Не успели покончить с этим делом, как увидели двух гитлеровцев с термосами. Они шли не по траншее, а поверху и прямо на разведчиков. «Что делать? Выйти из траншеи незамеченными не удастся. Значит, начнется стрельба. На виду перестреляют всех без труда. Как быть? Придется бить отсюда и брать раненого». Когда фашисты подошли почти вплотную, старшина скомандовал:

— Бей по ногам.

Раздалась очередь. Тот, что шел впереди, как сноп свалился на бруствер, второй кубарем упал в окоп. Его в один миг обезоружили, всунули в рот кляп. Только приподняли, чтобы положить на бруствер, как в траншее справа и слева показались гитлеровцы. Завязался по-настоящему жаркий бой. Не прекращая стрельбы, старшина приказал Соловьеву и Петрову:

— Берите пленного — и к берегу.

Реку старшина Андрей Сеничкин переплывал последним. Надо было прикрыть отход группы.

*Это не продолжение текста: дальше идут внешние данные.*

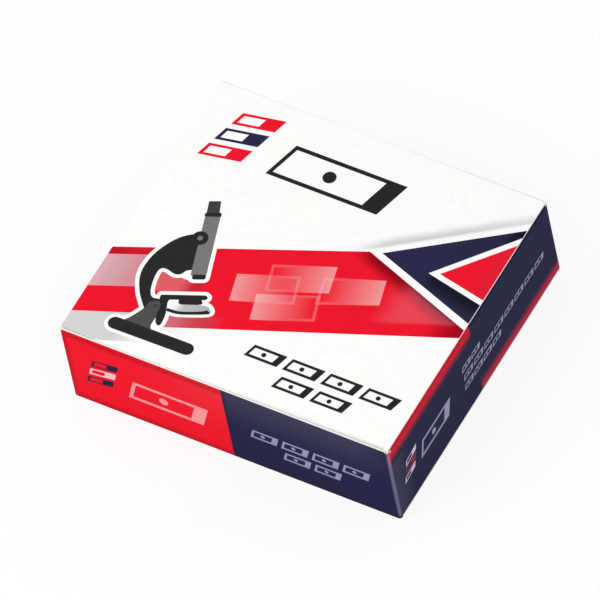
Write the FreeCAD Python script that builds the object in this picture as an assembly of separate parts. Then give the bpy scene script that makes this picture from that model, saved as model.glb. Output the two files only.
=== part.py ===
import FreeCAD, Part
import math
import os

# Box of microscope slides: a folding carton of printed board with a tuck-in lid, and the glass
# slides that stand on their long edges inside it.
# Frame: origin at the middle of the footprint, on the surface that the carton rests on.
# X runs along the front wall, Y from the front wall to the hinged back wall, Z up. Millimetres.

# Slides, which set the size of the carton
slide_count = 72
slide_length = 76.2
slide_height = 25.4
slide_thickness = 1.1
slide_pitch = 1.2
slide_edge_grind = 0.1

# Room left around the row of slides
row_side_gap = 1.4              # from the outer slides to the side walls
row_top_gap = 0.7               # up to the dust flaps
row_back_gap = 0.7              # to the glue flap inside the back wall
row_front_gap = 0.435           # to the free edge of the tuck flap

# Carton board
board_thickness = 0.45

# Folds, by the radius on the outside of the board
wall_fold_radius = 0.9
flap_fold_radius = 0.7
tuck_fold_radius = 0.6
hinge_fold_radius = 0.35

# Lid and tuck flap
lid_play = 0.1                  # between the lid and the dust flaps that it lies on
lid_side_inset = 0.3            # from the lid's cut side edges to the faces of the side walls
front_wall_drop = 0.15          # from the top of the lid down to the front wall's cut edge
tuck_play = 0.2                 # between the tuck flap and the inside of the front wall
tuck_swing_play = 0.1           # least gap to the front wall as the lid swings
tuck_depth = 11.0               # from the top of the lid to the tuck flap's free edge
tuck_side_inset = 1.2           # from the lid's side edges to the sides of the tuck flap
tuck_corner_radius = 5.0

# Top dust flaps, folded in from the side walls
dust_flap_reach = 26.0          # from the face of the side wall to the free edge
dust_flap_front_gap = 0.5       # behind the tuck flap
dust_flap_back_gap = 0.6        # in front of the back wall
dust_flap_taper = 5.0           # how far each end of the free edge stands in
dust_flap_corner_radius = 3.0

# Bottom flaps, glued together
inner_flap_middle_gap = 1.0     # between the free edges of the two inner flaps
inner_flap_end_gap = 0.6        # from the inner flaps to the front and back walls
outer_flap_inset = 0.3          # from the outer flap's cut edges to the faces of the walls

# Glue flap of the side seam, inside the back wall
seam_flap_width = 12.0
seam_flap_end_gap = 1.5         # from its two ends to the flaps above and below

# Layers from the bottom up
outer_flap_top = board_thickness
floor_top = outer_flap_top + board_thickness
dust_flap_underside = floor_top + slide_height + row_top_gap
dust_flap_top = dust_flap_underside + board_thickness
lid_underside = dust_flap_top + lid_play
carton_height = lid_underside + board_thickness

# Across: the row of slides between the side walls
row_width = (slide_count - 1) * slide_pitch + slide_thickness
half_width = row_width / 2 + row_side_gap + board_thickness

# From the lid's crease forward: back wall, glue flap, slides, tuck flap, then the front wall,
# just beyond the circle that the tuck flap's free edge swings on
crease_to_slides = board_thickness * 2 + row_back_gap
crease_to_tuck_edge = crease_to_slides + slide_length + row_front_gap + board_thickness
tuck_swing_radius = math.hypot(crease_to_tuck_edge, tuck_depth)
carton_depth = tuck_swing_radius + tuck_swing_play + board_thickness

# Faces
half_depth = carton_depth / 2
front_inside = -half_depth + board_thickness
back_inside = half_depth - board_thickness
tuck_face = front_inside + tuck_play
lid_half_width = half_width - lid_side_inset
tuck_half_width = lid_half_width - tuck_side_inset

in_plan = (FreeCAD.Vector(1, 0, 0), FreeCAD.Vector(0, 1, 0))
seen_from_front = (FreeCAD.Vector(1, 0, 0), FreeCAD.Vector(0, 0, 1))
seen_from_side = (FreeCAD.Vector(0, 1, 0), FreeCAD.Vector(0, 0, 1))
same_place = 1e-6


def rounded_wire(corners, radii):
    """Closed wire through the corners, each rounded by its own radius. A radius of 0 is sharp."""
    arcs = []
    for index, corner in enumerate(corners):
        radius = radii[index]
        to_last = (corners[index - 1] - corner).normalize()
        to_next = (corners[(index + 1) % len(corners)] - corner).normalize()
        half_angle = to_last.getAngle(to_next) / 2
        tangent_length = radius / math.tan(half_angle)
        middle_length = radius / math.sin(half_angle) - radius
        start = corner + to_last * tangent_length
        end = corner + to_next * tangent_length
        middle = corner + (to_last + to_next).normalize() * middle_length
        arcs.append((start, middle, end))
    edges = []
    for index, (start, middle, end) in enumerate(arcs):
        if radii[index] > 0:
            edges.append(Part.Arc(start, middle, end).toShape())
        next_start = arcs[(index + 1) % len(arcs)][0]
        if end.distanceToPoint(next_start) > same_place:
            edges.append(Part.LineSegment(end, next_start).toShape())
    return Part.Wire(edges)


def plate(outline, radii, axes, low, high):
    """Outline of (across, up) points on two axes, made solid from low to high along the third."""
    across, up = axes
    third = FreeCAD.Vector(1, 1, 1) - across - up
    corners = [across * a + up * u + third * low for a, u in outline]
    face = Part.Face(rounded_wire(corners, radii))
    return face.extrude(third * (high - low))


def folded_board(outer_points, outer_radii, axes, low, high):
    """Strip of board that follows its outer face, with the inside on the left of the way along."""
    outer = [FreeCAD.Vector(a, u, 0) for a, u in outer_points]
    ways = [(b - a).normalize() for a, b in zip(outer, outer[1:])]
    inward = [FreeCAD.Vector(-way.y, way.x, 0) for way in ways]
    before = [inward[0]] + inward
    after = inward + [inward[-1]]
    inner = []
    inner_radii = []
    for corner, one, two, radius in zip(outer, before, after, outer_radii):
        inner.append(corner + (one + two) * (board_thickness / (1 + one.dot(two))))
        inner_radii.append(max(radius - board_thickness, 0))
    outline = [(corner.x, corner.y) for corner in outer + inner[::-1]]
    return plate(outline, list(outer_radii) + inner_radii[::-1], axes, low, high)


def joined(shapes):
    """One solid from shapes that meet."""
    return shapes[0].multiFuse(shapes[1:]).removeSplitter()


def front_wall():
    """Front wall with its two vertical folds. Its middle stands up to the lid's top, a cut edge."""
    fold_end = -half_depth + wall_fold_radius
    corners = [(-half_width, fold_end), (-half_width, -half_depth),
               (half_width, -half_depth), (half_width, fold_end)]
    radii = [0, wall_fold_radius, wall_fold_radius, 0]
    wall = folded_board(corners, radii, in_plan, outer_flap_top, dust_flap_top)
    straight = half_width - wall_fold_radius
    face = [(-straight, outer_flap_top), (straight, outer_flap_top),
            (straight, carton_height - front_wall_drop), (-straight, carton_height - front_wall_drop)]
    middle = plate(face, [0, 0, 0, 0], seen_from_front, -half_depth, front_inside)
    return joined([wall, middle])


def back_wall():
    """Back wall with its two vertical folds, up to the lid's crease."""
    fold_end = half_depth - wall_fold_radius
    corners = [(half_width, fold_end), (half_width, half_depth),
               (-half_width, half_depth), (-half_width, fold_end)]
    radii = [0, wall_fold_radius, wall_fold_radius, 0]
    return folded_board(corners, radii, in_plan, outer_flap_top, dust_flap_top)


def side_wall():
    """Right side wall between its vertical folds, with the start of the flaps at both ends."""
    fold_end = half_width - flap_fold_radius
    corners = [(fold_end, outer_flap_top), (half_width, outer_flap_top),
               (half_width, dust_flap_top), (fold_end, dust_flap_top)]
    radii = [0, flap_fold_radius, flap_fold_radius, 0]
    straight = half_depth - wall_fold_radius
    return folded_board(corners, radii, seen_from_front, -straight, straight)


def dust_flap():
    """Right dust flap under the lid, tapered towards its free edge."""
    root = half_width - flap_fold_radius
    free_edge = half_width - dust_flap_reach
    front = tuck_face + board_thickness + dust_flap_front_gap
    back = back_inside - dust_flap_back_gap
    corners = [(root, front), (root, back),
               (free_edge, back - dust_flap_taper), (free_edge, front + dust_flap_taper)]
    radii = [0, 0, dust_flap_corner_radius, dust_flap_corner_radius]
    return plate(corners, radii, in_plan, dust_flap_underside, dust_flap_top)


def inner_bottom_flap():
    """Right inner flap of the glued bottom."""
    root = half_width - flap_fold_radius
    free_edge = inner_flap_middle_gap / 2
    front = front_inside + inner_flap_end_gap
    back = back_inside - inner_flap_end_gap
    corners = [(free_edge, front), (root, front), (root, back), (free_edge, back)]
    return plate(corners, [0, 0, 0, 0], in_plan, outer_flap_top, floor_top)


def outer_bottom_flap():
    """Full flap that closes the bottom, folded in from the back wall and cut on its other edges."""
    front = -half_depth + outer_flap_inset
    side = half_width - outer_flap_inset
    corners = [(front, 0), (half_depth, 0), (half_depth, outer_flap_top), (front, outer_flap_top)]
    return plate(corners, [0, hinge_fold_radius, 0, 0], seen_from_side, -side, side)


def seam_flap():
    """Glue flap of the left side wall, stuck to the inside of the back wall."""
    root = -half_width + board_thickness
    low = floor_top + seam_flap_end_gap
    high = dust_flap_underside - seam_flap_end_gap
    corners = [(root, low), (root + seam_flap_width, low), (root + seam_flap_width, high), (root, high)]
    return plate(corners, [0, 0, 0, 0], seen_from_front, back_inside - board_thickness, back_inside)


def carton_base():
    """Everything of the carton below the lid's crease, glued up as one piece."""
    right_side = [side_wall(), dust_flap(), inner_bottom_flap()]
    middle = FreeCAD.Vector(0, 0, 0)
    to_left = FreeCAD.Vector(1, 0, 0)
    left_side = [shape.mirror(middle, to_left) for shape in right_side]
    walls = [front_wall(), back_wall(), seam_flap(), outer_bottom_flap()]
    return joined(walls + right_side + left_side)


def lid():
    """Top panel from the crease on the back wall to the tuck flap behind the front wall."""
    free_edge = (half_depth - crease_to_tuck_edge, carton_height - tuck_depth)
    crease = (half_depth, carton_height)
    front_fold = (tuck_face, carton_height)
    middle = folded_board([crease, front_fold, free_edge], [hinge_fold_radius, tuck_fold_radius, 0],
                          seen_from_side, -tuck_half_width, tuck_half_width)
    tuck_outline = [(-tuck_half_width, free_edge[1]), (tuck_half_width, free_edge[1]),
                    (tuck_half_width, carton_height), (-tuck_half_width, carton_height)]
    tuck_radii = [tuck_corner_radius, tuck_corner_radius, 0, 0]
    middle = middle.common(plate(tuck_outline, tuck_radii, seen_from_front, -half_depth, half_depth))
    sides = [folded_board([crease, front_fold], [hinge_fold_radius, 0], seen_from_side, low, high)
             for low, high in ((-lid_half_width, -tuck_half_width), (tuck_half_width, lid_half_width))]
    return joined([middle] + sides)


def slide(left):
    """One glass slide on its long edge, with the sharp edges ground off."""
    right = left + slide_thickness
    low = floor_top
    high = floor_top + slide_height
    grind = slide_edge_grind
    corners = [(left + grind, low), (right - grind, low), (right, low + grind), (right, high - grind),
               (right - grind, high), (left + grind, high), (left, high - grind), (left, low + grind)]
    back = half_depth - crease_to_slides
    return plate(corners, [0] * len(corners), seen_from_front, back - slide_length, back)


def slides():
    """The row of slides, side by side across the carton."""
    first = -row_width / 2
    return Part.makeCompound([slide(first + index * slide_pitch) for index in range(slide_count)])


os.makedirs("parts", exist_ok=True)
for name, shape in (("carton_base", carton_base()), ("lid", lid()), ("slides", slides())):
    shape.exportStep("parts/" + name + ".step")
    print(name, len(shape.Solids), "solids,", round(shape.Volume, 2), "mm3, valid:", shape.isValid())
print("carton", 2 * half_width, "x", carton_depth, "x", carton_height)
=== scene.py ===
import math

import bmesh
import bpy
import numpy as np
from mathutils import Matrix, Vector
from mathutils.geometry import delaunay_2d_cdt


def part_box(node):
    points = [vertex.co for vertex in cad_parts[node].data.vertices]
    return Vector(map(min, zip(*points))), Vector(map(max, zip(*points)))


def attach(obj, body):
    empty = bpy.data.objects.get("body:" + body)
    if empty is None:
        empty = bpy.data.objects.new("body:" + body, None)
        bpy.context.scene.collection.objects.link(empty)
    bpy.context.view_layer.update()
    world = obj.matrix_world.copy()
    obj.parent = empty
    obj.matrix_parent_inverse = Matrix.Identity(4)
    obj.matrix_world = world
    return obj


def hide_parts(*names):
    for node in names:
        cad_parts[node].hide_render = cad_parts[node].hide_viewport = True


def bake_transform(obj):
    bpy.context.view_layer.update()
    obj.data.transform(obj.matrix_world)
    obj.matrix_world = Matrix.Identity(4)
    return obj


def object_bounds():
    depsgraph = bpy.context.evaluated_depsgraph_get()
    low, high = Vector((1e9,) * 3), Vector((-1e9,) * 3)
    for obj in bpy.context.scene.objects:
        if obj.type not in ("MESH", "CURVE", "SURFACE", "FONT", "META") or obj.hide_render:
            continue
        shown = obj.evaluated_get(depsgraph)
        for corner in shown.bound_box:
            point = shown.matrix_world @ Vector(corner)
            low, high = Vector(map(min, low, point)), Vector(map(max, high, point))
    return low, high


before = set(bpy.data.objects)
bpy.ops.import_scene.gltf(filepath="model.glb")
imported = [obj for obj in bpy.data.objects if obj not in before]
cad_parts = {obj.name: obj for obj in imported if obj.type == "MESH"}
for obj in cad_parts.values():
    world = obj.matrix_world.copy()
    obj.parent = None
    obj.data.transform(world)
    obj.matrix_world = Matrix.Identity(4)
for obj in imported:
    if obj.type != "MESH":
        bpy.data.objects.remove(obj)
cad_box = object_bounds()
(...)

За этот подвиг старшина был представлен к награждению орденом Славы I степени. Но получить награду в полку не успел. Война через полмесяца кончилась, и его, как «имеющего больше трех ранений», уволили в запас.

Андрей Трофимович Сеничкин не вернулся в Горький. Он приехал в Ленинград, у стен которого сражался с врагом. В этом городе на Неве он трудится и сейчас.